Though MISA and TADA have been repealed, COFEPOSA continues to be
operative along with other similar laws such as the National Security
Act (NSA) 1980, the Prevention of Blackmarketing and Maintenance of
Essential Commodities Act 1980 and the draconian Prevention of Terrorism
Act (POTA) 2002; not to mention laws with similar provisions enacted by
the State governments.It is unbelievable that our Constitution
allows the government to pass preventive detention laws against its own
citizens in the name of national security and “maintenance of public
order” as per Entry 9 of List I and Entry 3 of List III of the
Constitution. Assuming that the situation in the country at the time of
Independence warranted such legislation, there is still no compelling
wisdom in allowing these laws to continue particularly when the
circumstances identified in the aforementioned Entries do not exist
today.Normally before a preventive detention
case is brought before the High Court, a three member Advisory Board
headed by a sitting High Court Judge is constituted by the government to
examine whether the detention is justified or not. Surprisingly, the
proceedings of the Board are confidential except for that part of the
report which expresses the opinion of the Board. But what is more
appalling is the denial of the detenu’s fundamental right to be
represented by a professional lawyer before the Board.

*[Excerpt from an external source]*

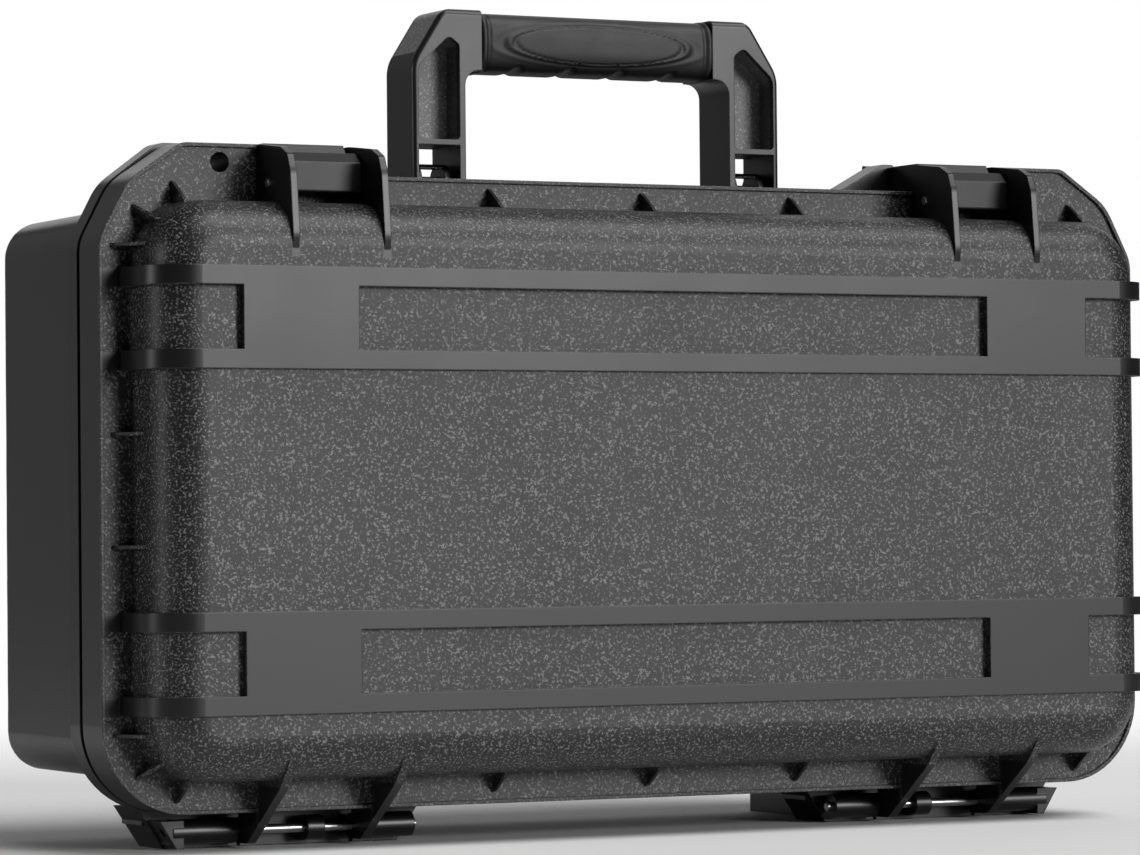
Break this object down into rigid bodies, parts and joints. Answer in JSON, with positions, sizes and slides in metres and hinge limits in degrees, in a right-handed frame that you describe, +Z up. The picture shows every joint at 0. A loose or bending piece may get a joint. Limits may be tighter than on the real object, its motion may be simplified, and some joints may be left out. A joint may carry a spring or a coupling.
{
  "type": "drone carrying case",
  "caption": "Upright hard carrying case for a small drone, with a hinged lid held by latches, a folding handle, a sealed rim and foam cut to hold the kit.",
  "frame": {"origin": "on the floor, under the middle of the whole case as it stands on its hinge side", "axes": "+X along the case's width to the right seen from the lid, +Y from the lid's front to the base's back, +Z up towards the handle"},
  "size_m": [0.52, 0.185, 0.3665],
  "materials": {
    "case_plastic": "textured and satin moulded",
    "latch_plastic": "satin moulded",
    "handle_plastic": "satin moulded",
    "grip_rubber": "smooth rubber",
    "seal_rubber": "matt rubber",
    "foam": "cut closed-cell foam",
    "steel": "bright drawn steel"
  },
  "bodies": {
    "base": {"base_shell": "case_plastic", "base_foam_tray": "foam", "base_foam_pad": "foam", "hinge_pin_left": "steel", "hinge_pin_right": "steel", "valve_body": "latch_plastic", "valve_cap": "latch_plastic", "valve_seal": "seal_rubber", "valve_nut": "latch_plastic"},
    "lid": {"lid_shell": "case_plastic", "lid_seal": "seal_rubber", "lid_foam": "foam", "latch_pin_left": "steel", "latch_pin_right": "steel"},
    "latch_left": {"latch_lever_left": "latch_plastic"},
    "latch_right": {"latch_lever_right": "latch_plastic"},
    "handle": {"handle_frame": "handle_plastic", "handle_grip": "grip_rubber", "handle_pin_left": "steel", "handle_pin_right": "steel"}
  },
  "joints": [
    {"name": "lid_hinge", "type": "hinge", "parent": "base", "child": "lid", "pos_m": [0, -0.0343, 0.0075], "axis": [1, 0, 0], "range_deg": [0, 95]},
    {"name": "latch_left_pivot", "type": "hinge", "parent": "lid", "child": "latch_left", "pos_m": [-0.1639, -0.066, 0.2828], "axis": [1, 0, 0], "range_deg": [0, 95]},
    {"name": "latch_right_pivot", "type": "hinge", "parent": "lid", "child": "latch_right", "pos_m": [0.1639, -0.066, 0.2828], "axis": [1, 0, 0], "range_deg": [0, 95]},
    {"name": "handle_pivot", "type": "hinge", "parent": "base", "child": "handle", "pos_m": [0, -0.0025, 0.29], "axis": [-1, 0, 0], "range_deg": [0, 90]}
  ]
}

This is a blatant
violation of human rights and goes against Article 22(1) of the
Constitution, which says “No person who is arrested shall be detained in
custody without being informed, as soon as may be, of the grounds for
such arrest nor shall he be denied the right to consult, and to be
defended by a legal practitioner of his choice.” Thus in a majority of
cases the Advisory Board upholds the detention due to lack of proper
legal representation on behalf of the detenu.It takes up to six months or sometimes
even more before a habeas corpus petition is filed and taken up by the
High Court, and till such time the detenu languishes in prison under
extremely trying conditions. No wonder, as per the NHRC report released
in May last year, out of a total of 3,04,893 prisoners in India,
2,25,817 are awaiting trial. In other words, more than 74 per cent of
the total prison population are undertrials. It is therefore clear that
preventive detention is harmful to a secular democracy like India as it
is extremely prejudicial to personal liberty. As the existing laws are
more than sufficient to deal with any offence, the government must
seriously consider abolishing all preventive detention laws which have
consistently exposed not only the shabby investigative skills of the
sponsoring authority, but also their illogical and mechanical
application by the detaining authority.